Due to lack of other objects in the 24-70 photo, I can't see where the lens might have focused. And because of the long shutter speed, it might also be that something simply moved during the take, blurring some of the details. Try using a shorter shutter speed too (1/500 perhaps) and add something like a plank to the scene so that it is easier to determine that if the lens focused wrong, where did it actually focus then.

I suppose you used the Central AF point on both lenses. Be advised that the area covered by the AF point is different between full frame and crop body, and that the AF point might not look exactly at the same direction the view finder suggests (this has been rather annoying with macro work occasionally).

Hopefully you get something useful out of this post.

EDIT: Additional question: does the 24-70 have a UV filter in front of it? If so, is it a quality filter?

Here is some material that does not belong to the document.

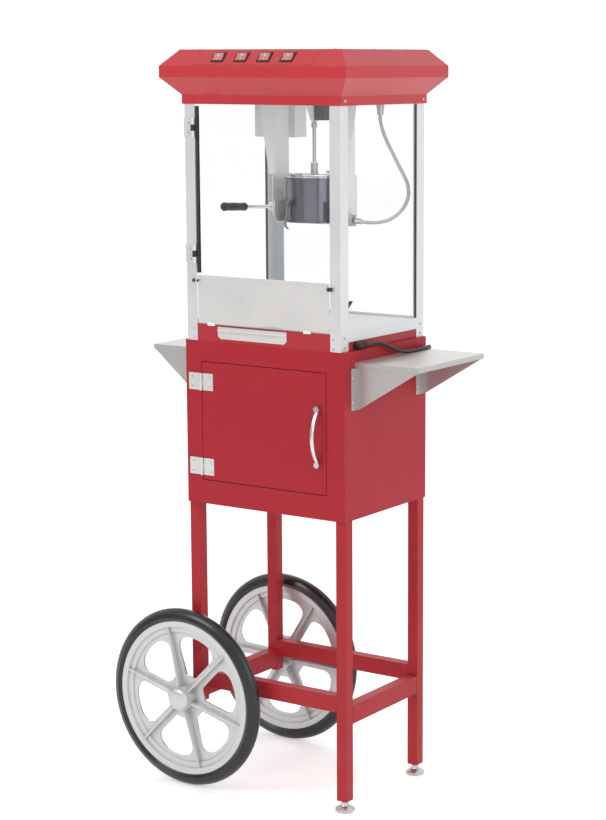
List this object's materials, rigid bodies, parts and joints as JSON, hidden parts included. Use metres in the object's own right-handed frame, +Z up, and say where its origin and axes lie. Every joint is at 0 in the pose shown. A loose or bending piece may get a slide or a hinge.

Lenses / Re: Comments on the design decisions of 24-70 II?
« on: October 20, 2012, 01:51:58 PM »
What it comes to the zoom ring stiffness, I think they have made it intentionally so to prevent lens creep. Lens creep should not happen at all with a new 24-70 mk I, but the ring tends to become more loose over time so some of that initial stiffness will go away and you may start to see some miniscule lens creep after a couple of years of use. 70-200 F4 is remarkably smooth and easy compared to most of the zoom rings I have tried.